Beginning with the line that contains "before = set(bpy.data.objects)" and ending with the line that contains "obj.parent = None", reproduce each line exactly; include both and add nothing.

§ Material provided:
···

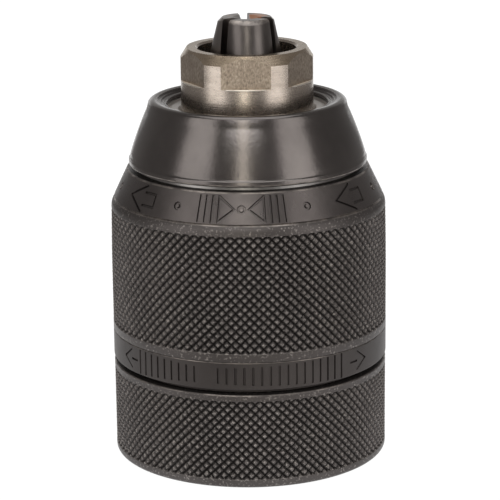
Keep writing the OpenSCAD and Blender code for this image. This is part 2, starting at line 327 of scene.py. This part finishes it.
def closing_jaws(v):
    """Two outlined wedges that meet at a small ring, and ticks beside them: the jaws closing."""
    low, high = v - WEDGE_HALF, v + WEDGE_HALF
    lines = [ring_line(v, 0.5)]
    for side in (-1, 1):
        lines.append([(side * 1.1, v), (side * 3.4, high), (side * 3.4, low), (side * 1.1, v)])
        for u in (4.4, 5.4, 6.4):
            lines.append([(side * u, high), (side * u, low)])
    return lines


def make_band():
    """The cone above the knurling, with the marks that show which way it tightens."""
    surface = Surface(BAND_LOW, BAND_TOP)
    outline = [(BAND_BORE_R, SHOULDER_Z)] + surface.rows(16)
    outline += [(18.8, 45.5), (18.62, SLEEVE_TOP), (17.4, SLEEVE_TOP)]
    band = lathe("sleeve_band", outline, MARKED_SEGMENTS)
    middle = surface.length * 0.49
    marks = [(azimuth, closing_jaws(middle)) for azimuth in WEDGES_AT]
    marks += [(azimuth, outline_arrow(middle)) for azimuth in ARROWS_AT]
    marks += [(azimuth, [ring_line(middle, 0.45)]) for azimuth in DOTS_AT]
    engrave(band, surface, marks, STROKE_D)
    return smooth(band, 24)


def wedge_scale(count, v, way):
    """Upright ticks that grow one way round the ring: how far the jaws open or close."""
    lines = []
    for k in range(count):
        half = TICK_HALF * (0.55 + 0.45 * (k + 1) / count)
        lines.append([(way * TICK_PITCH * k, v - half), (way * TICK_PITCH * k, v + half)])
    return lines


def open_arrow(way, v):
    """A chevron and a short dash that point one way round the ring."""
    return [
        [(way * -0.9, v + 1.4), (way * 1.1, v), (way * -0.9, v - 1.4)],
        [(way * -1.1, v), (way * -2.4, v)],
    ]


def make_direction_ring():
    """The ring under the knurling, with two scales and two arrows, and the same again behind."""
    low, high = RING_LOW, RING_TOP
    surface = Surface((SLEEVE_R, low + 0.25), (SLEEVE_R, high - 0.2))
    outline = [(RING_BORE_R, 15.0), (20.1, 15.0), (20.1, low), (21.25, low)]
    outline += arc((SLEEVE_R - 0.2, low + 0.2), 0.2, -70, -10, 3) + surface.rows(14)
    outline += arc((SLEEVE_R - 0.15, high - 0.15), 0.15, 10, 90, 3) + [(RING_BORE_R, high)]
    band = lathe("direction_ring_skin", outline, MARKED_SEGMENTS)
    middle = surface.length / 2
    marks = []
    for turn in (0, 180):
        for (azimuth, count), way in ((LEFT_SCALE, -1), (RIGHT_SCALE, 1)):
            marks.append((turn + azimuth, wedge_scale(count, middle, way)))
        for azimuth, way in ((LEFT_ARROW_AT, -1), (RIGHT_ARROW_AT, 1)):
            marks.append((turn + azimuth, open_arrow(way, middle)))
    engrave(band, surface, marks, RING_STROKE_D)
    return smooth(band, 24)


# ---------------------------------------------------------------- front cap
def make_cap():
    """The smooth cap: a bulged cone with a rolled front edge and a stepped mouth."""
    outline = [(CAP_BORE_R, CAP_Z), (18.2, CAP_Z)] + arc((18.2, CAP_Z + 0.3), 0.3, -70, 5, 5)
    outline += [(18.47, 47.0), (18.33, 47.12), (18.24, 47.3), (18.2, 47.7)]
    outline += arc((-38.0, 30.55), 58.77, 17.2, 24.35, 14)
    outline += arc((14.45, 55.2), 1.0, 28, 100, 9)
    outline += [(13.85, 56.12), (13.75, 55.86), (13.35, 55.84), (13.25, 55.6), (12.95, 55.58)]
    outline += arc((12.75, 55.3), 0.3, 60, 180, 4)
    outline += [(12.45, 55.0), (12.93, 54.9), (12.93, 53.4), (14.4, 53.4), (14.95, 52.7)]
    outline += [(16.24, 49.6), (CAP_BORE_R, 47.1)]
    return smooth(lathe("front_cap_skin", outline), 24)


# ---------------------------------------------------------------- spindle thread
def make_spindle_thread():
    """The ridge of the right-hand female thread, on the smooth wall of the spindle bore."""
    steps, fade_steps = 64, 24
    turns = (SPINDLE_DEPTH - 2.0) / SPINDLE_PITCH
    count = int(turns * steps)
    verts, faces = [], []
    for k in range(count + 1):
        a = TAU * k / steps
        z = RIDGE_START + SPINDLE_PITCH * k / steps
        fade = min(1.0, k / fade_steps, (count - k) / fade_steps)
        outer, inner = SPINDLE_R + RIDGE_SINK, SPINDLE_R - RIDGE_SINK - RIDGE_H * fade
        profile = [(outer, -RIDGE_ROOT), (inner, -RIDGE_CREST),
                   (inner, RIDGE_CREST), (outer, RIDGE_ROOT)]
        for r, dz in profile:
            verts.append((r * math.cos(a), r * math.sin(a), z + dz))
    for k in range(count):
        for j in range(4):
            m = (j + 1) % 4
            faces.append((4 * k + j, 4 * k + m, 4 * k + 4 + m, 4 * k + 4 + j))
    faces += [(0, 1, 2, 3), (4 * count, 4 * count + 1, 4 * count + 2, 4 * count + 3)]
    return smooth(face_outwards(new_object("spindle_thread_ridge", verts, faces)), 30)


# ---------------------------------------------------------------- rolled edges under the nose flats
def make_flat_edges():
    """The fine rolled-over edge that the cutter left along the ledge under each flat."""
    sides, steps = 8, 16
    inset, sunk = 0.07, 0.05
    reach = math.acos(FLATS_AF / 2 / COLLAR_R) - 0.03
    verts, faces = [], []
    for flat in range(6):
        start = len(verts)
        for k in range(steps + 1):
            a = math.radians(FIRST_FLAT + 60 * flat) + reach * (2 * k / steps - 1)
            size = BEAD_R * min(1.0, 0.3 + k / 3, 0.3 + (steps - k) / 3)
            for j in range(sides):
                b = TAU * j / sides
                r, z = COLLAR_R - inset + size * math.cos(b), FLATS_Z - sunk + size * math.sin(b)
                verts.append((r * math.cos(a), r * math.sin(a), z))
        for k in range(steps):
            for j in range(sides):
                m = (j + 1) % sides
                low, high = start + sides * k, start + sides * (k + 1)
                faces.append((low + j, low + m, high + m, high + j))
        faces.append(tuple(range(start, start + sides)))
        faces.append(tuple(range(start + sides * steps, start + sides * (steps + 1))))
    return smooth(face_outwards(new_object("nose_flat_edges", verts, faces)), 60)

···

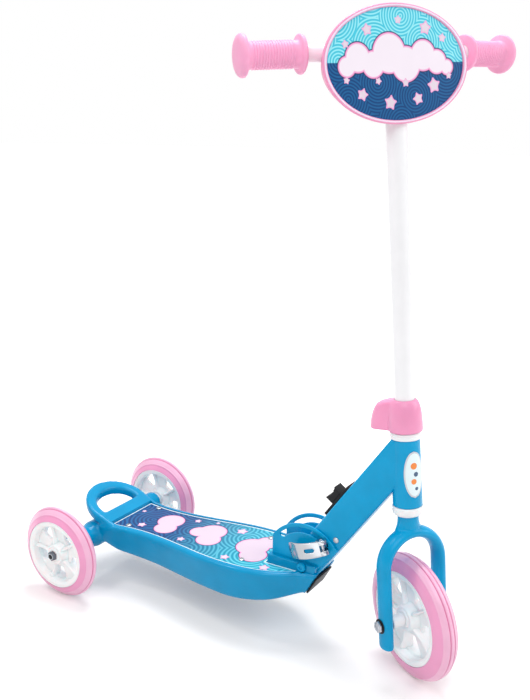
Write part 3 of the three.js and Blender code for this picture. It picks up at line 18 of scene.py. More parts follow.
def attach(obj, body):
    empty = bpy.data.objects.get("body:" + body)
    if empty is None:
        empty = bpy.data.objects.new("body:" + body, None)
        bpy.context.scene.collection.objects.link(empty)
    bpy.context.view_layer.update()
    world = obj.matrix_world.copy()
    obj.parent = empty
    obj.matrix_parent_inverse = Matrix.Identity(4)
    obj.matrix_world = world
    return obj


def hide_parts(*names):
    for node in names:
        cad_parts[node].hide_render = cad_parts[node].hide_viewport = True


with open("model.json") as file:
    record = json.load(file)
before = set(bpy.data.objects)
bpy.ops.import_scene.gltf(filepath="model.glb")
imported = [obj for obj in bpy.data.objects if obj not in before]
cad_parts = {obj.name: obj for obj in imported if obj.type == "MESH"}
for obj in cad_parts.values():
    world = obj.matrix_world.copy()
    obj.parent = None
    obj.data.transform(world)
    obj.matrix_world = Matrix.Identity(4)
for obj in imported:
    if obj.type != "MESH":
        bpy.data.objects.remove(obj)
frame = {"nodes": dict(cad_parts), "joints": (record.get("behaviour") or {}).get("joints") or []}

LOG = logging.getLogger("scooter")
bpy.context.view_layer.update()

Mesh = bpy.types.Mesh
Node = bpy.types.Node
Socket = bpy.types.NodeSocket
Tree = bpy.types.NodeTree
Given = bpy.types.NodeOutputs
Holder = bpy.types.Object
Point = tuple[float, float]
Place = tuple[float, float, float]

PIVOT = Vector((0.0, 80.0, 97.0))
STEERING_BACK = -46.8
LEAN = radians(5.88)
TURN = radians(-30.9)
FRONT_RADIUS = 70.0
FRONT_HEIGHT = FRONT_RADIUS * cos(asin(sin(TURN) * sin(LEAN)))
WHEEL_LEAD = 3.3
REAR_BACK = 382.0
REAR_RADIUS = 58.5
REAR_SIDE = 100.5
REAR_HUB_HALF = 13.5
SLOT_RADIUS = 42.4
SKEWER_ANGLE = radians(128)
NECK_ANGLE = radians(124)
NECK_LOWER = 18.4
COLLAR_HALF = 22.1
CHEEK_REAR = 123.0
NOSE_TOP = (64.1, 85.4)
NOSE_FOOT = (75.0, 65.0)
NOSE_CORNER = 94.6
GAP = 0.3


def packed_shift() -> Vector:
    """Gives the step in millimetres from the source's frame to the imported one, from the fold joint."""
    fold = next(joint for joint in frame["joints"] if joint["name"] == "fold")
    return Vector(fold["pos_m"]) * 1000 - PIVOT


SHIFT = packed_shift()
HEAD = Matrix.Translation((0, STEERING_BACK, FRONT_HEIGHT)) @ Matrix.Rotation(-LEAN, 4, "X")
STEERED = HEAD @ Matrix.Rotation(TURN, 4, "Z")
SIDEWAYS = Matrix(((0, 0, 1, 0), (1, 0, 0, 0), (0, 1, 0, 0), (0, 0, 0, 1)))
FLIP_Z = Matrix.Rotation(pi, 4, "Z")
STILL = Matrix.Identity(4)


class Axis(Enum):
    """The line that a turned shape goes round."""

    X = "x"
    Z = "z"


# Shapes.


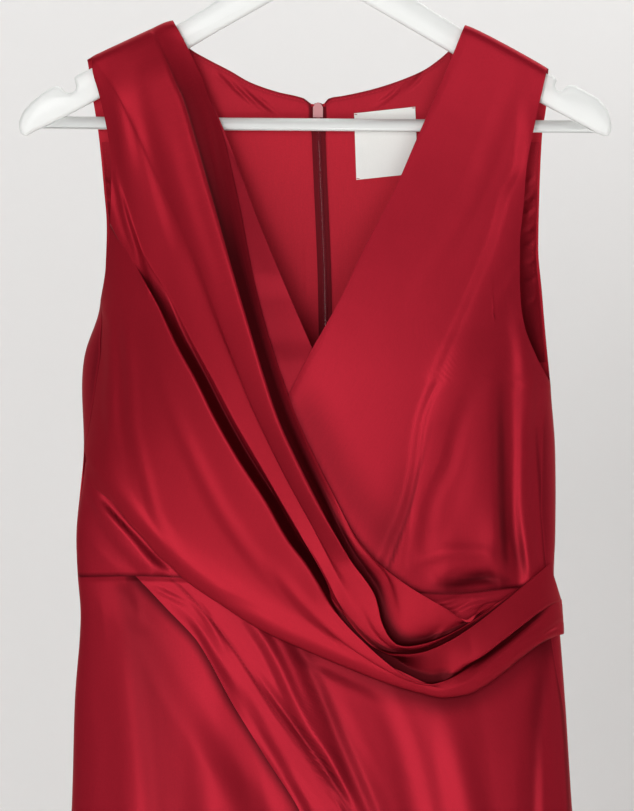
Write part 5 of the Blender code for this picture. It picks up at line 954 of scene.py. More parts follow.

···

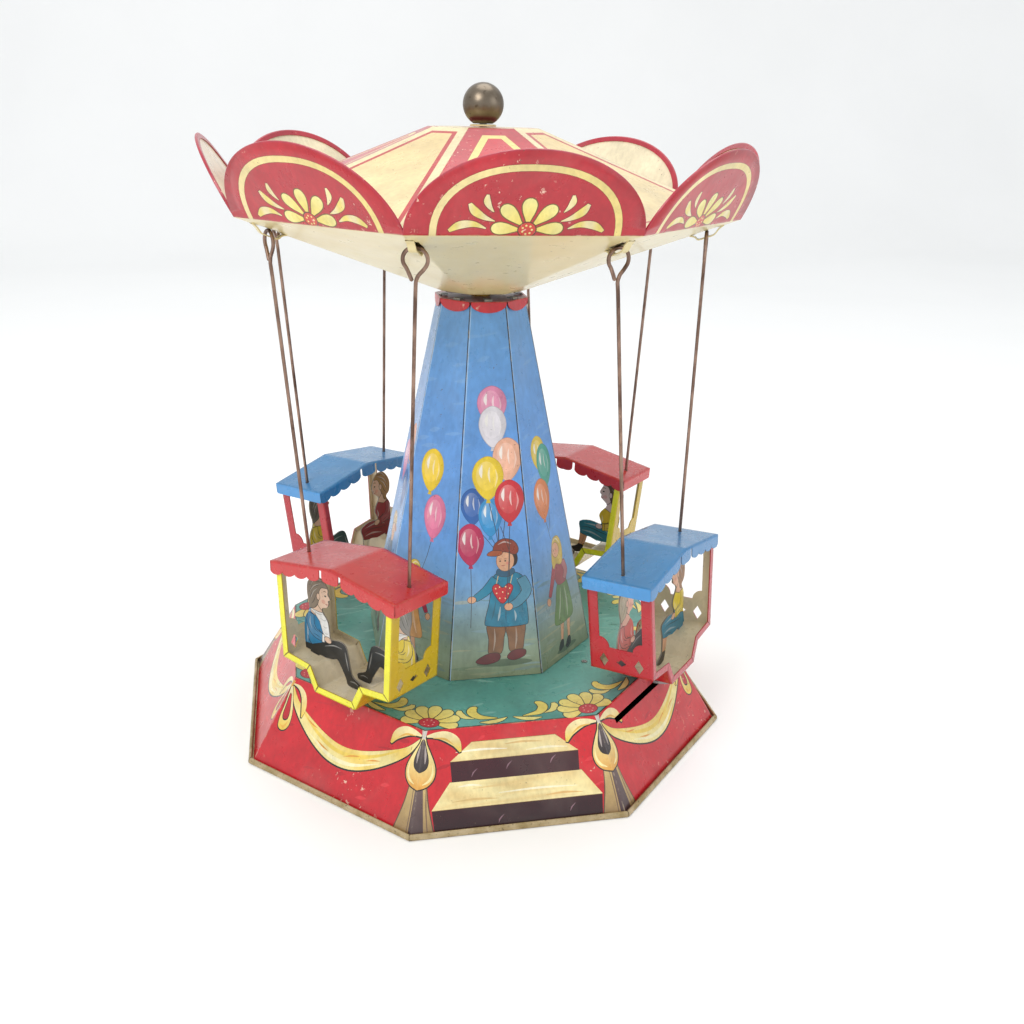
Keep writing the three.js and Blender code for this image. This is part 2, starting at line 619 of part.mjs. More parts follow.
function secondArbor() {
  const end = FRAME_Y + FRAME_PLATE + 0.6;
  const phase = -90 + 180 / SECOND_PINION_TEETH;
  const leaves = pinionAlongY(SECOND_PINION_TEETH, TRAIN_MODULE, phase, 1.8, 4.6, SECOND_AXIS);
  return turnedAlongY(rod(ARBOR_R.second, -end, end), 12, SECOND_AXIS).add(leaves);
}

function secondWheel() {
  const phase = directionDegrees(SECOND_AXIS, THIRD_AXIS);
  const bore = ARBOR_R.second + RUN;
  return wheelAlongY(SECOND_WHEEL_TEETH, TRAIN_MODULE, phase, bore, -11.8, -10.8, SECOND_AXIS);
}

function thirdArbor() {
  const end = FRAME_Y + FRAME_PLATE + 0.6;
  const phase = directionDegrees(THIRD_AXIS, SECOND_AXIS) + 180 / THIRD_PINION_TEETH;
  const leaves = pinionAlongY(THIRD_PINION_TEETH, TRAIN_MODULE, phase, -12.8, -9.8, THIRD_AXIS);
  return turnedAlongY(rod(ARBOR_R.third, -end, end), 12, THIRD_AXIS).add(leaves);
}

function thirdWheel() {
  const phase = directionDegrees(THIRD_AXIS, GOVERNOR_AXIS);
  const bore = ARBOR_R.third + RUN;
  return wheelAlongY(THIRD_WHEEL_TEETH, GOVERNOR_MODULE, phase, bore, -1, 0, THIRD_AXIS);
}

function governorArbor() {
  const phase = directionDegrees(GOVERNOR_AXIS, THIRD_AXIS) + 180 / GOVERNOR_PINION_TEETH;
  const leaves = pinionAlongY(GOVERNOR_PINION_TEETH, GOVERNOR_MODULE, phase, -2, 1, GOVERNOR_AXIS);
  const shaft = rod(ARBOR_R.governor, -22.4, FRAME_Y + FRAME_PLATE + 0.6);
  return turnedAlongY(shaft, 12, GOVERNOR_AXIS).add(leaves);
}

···

§ Correct response:
before = set(bpy.data.objects)
bpy.ops.import_scene.gltf(filepath="model.glb")
imported = [obj for obj in bpy.data.objects if obj not in before]
cad_parts = {obj.name: obj for obj in imported if obj.type == "MESH"}
for obj in cad_parts.values():
    world = obj.matrix_world.copy()
    obj.parent = None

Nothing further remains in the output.